◆ OBJECTIVE
Beneath this instruction is a block of data; output from it exactly the lines that run from the one containing "aimed(right_end, right_cable_aim) connector_body();" through the one containing "before = set(bpy.data.objects)", inclusive.

◆ DATA SHOWN
============

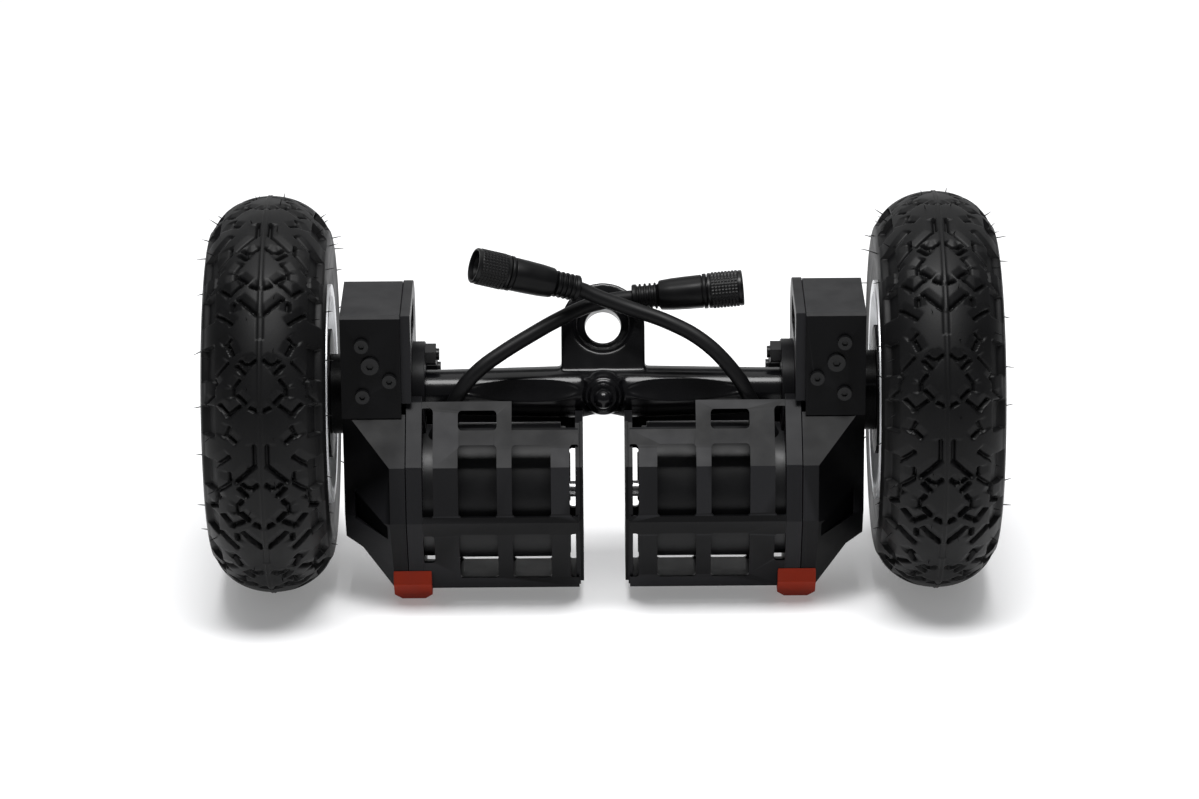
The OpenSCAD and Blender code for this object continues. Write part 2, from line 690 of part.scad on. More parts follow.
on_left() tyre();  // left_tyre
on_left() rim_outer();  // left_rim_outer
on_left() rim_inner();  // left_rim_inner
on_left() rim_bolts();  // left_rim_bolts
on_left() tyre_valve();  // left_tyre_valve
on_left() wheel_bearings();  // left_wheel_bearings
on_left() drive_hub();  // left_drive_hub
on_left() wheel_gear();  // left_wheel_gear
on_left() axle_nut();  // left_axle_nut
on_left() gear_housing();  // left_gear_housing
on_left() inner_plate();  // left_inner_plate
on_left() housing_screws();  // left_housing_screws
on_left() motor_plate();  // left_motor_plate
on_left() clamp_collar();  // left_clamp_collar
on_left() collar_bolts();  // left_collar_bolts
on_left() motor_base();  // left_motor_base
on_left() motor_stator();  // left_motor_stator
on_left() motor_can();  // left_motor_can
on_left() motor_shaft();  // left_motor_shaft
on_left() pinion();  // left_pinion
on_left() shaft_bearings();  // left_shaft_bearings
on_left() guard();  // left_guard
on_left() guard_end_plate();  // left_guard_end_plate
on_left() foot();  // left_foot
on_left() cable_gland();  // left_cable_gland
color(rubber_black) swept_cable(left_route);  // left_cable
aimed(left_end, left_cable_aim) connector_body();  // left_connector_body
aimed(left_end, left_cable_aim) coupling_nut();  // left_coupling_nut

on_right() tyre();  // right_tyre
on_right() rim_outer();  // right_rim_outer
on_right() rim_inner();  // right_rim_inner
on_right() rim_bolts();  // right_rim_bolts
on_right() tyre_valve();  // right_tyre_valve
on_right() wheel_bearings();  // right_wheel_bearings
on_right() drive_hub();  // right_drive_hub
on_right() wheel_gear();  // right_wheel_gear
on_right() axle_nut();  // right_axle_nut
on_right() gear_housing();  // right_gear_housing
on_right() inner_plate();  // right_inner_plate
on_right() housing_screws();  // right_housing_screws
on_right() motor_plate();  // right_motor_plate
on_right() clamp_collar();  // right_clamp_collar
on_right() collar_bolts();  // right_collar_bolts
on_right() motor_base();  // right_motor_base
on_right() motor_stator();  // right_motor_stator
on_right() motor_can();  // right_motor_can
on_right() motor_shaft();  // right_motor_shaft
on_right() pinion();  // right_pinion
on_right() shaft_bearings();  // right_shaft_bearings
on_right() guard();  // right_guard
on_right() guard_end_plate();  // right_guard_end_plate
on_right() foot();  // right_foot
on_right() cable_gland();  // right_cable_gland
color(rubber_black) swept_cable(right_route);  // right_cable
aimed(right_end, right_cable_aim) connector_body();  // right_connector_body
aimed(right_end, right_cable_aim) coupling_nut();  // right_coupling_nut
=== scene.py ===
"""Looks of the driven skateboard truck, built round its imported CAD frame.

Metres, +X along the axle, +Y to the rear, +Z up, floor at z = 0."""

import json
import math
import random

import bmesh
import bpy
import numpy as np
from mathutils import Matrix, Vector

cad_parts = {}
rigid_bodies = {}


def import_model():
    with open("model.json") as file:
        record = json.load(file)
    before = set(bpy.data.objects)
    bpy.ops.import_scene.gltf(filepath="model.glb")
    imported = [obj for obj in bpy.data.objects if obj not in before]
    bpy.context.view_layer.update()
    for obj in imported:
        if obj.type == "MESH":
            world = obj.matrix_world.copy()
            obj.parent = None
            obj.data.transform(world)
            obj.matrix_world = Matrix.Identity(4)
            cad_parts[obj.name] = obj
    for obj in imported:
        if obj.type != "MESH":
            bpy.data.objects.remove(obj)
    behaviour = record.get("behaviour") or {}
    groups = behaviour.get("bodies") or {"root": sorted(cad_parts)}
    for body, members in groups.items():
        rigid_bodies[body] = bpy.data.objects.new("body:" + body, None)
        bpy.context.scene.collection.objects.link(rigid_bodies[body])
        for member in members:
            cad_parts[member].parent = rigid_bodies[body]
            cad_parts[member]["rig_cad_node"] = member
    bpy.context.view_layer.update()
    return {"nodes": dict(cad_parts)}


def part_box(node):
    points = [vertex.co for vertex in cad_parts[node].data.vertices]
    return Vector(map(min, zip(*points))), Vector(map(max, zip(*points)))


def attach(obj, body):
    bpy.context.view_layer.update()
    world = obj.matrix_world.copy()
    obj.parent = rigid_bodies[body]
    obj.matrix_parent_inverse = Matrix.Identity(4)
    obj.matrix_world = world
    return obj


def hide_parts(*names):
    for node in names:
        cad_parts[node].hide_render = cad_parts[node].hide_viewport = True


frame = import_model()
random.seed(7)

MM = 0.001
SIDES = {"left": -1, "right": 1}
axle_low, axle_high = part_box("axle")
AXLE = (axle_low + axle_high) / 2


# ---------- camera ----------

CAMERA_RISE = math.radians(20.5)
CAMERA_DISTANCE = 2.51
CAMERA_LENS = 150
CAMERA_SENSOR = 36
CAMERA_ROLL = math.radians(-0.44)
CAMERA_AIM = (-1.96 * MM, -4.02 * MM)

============

◆ TASK ANSWER
aimed(right_end, right_cable_aim) connector_body();  // right_connector_body
aimed(right_end, right_cable_aim) coupling_nut();  // right_coupling_nut
=== scene.py ===
"""Looks of the driven skateboard truck, built round its imported CAD frame.

Metres, +X along the axle, +Y to the rear, +Z up, floor at z = 0."""

import json
import math
import random

import bmesh
import bpy
import numpy as np
from mathutils import Matrix, Vector

cad_parts = {}
rigid_bodies = {}


def import_model():
    with open("model.json") as file:
        record = json.load(file)
    before = set(bpy.data.objects)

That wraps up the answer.